Koliesko Chata is the highest cabin in the Demänovská Dolina, at 1,235 metres above sea level. It was opened in 1948 and completely reconstructed in 1995. Before the fire, it offered accommodation for 12 people, a restaurant and recreation services.
Chata pod Rysmi boasts Tatras' most scenic outhouse
An outhouse with a splendid view.
"There is a large window offering a great panoramic view of the peaks of the High Tatras," Viktor Beránek told the SITA newswire. "The biggest problem is that the outhouse is always occupied."
People use the facilities not only for their intended purpose, but also for taking pictures.
The wooden outhouse is decorated with paintings on the outside, as well as on the inside. Prominent documentary filmmaker Pavol Barabáš contributed with a painting of "a mountain goat that looks like a giraffe," Beránek said.
Chata pod Rysmi, at 2,225 metres above sea level, has the highest location of any cabin in the High Tatras. It serves mostly to mountain climbers and hikers and is open from June until the end of October. During the peak season in the summer, as many as 1,000 people visit it in a single day.
The High Tatras are again offering splendid views, following the snowfall on the first two days of September that made the weather unsuitable for hiking. Autumn in the High Tatras is known for "inverted weather," Beránek explained.
"High in the mountains the sun is shining, and down in valleys there are clouds," he said. "The trees' leaves are colourful, mountain lakes sometimes get frozen. The sky is azure-blue and in contrast with the snow. This is one of the most colourful and calmest periods."

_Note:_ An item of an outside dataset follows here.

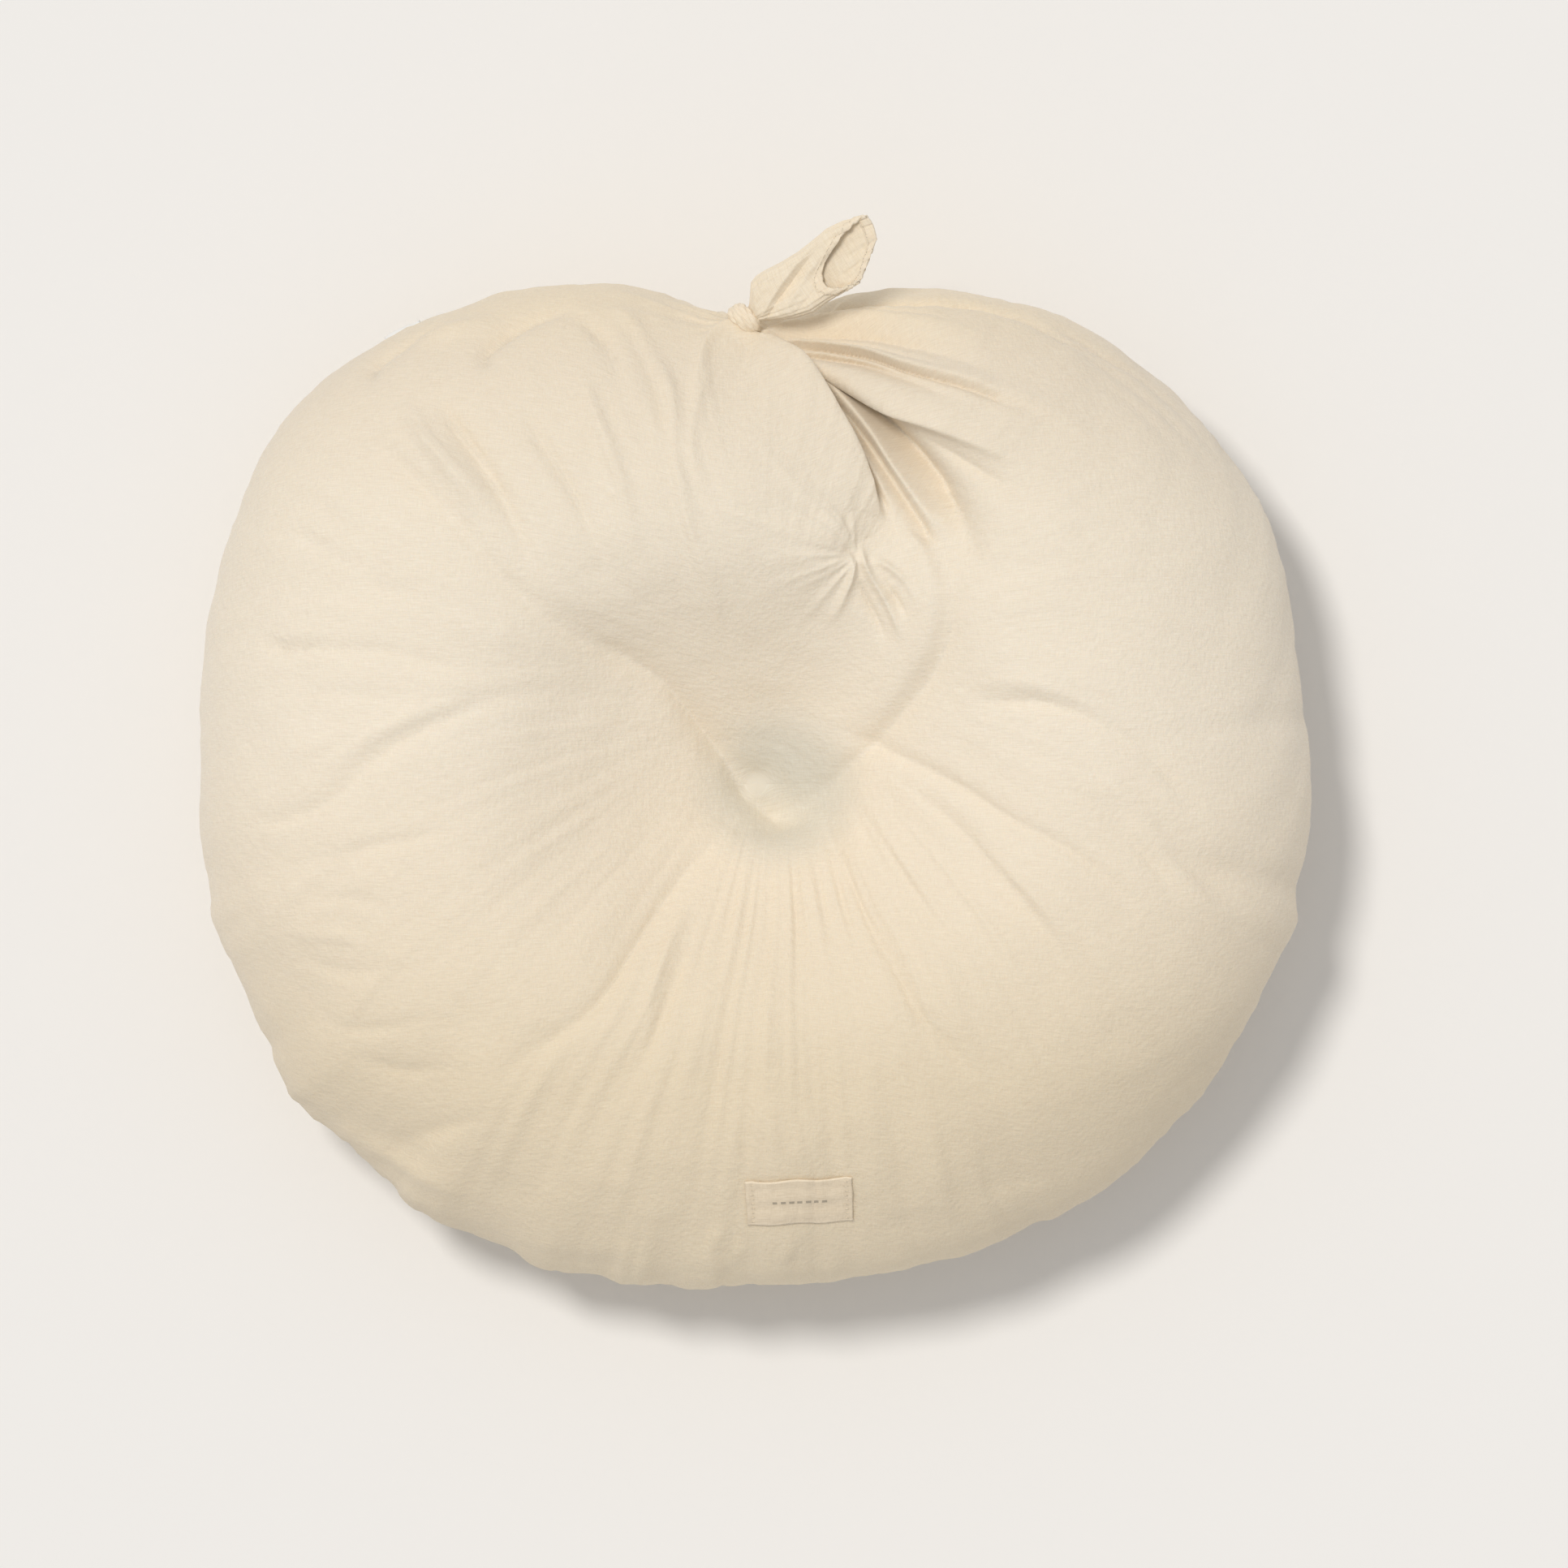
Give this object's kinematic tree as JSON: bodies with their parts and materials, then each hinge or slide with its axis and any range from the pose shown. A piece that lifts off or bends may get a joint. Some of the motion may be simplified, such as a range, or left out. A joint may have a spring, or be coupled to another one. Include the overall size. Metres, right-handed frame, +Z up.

Another advantage of the cabin is the fact that there is no signal for mobile phones, he added. There is no TV signal, either.
"This year I've also banned radio," Beránek said. "It is peaceful here, but it is good, because we can live more with these mountains."
The cabin was opened on July 15, 1933. It has undergone several re-buildings and repairs after being hit by avalanches. Beránek has been taking care for the cabin since 1979.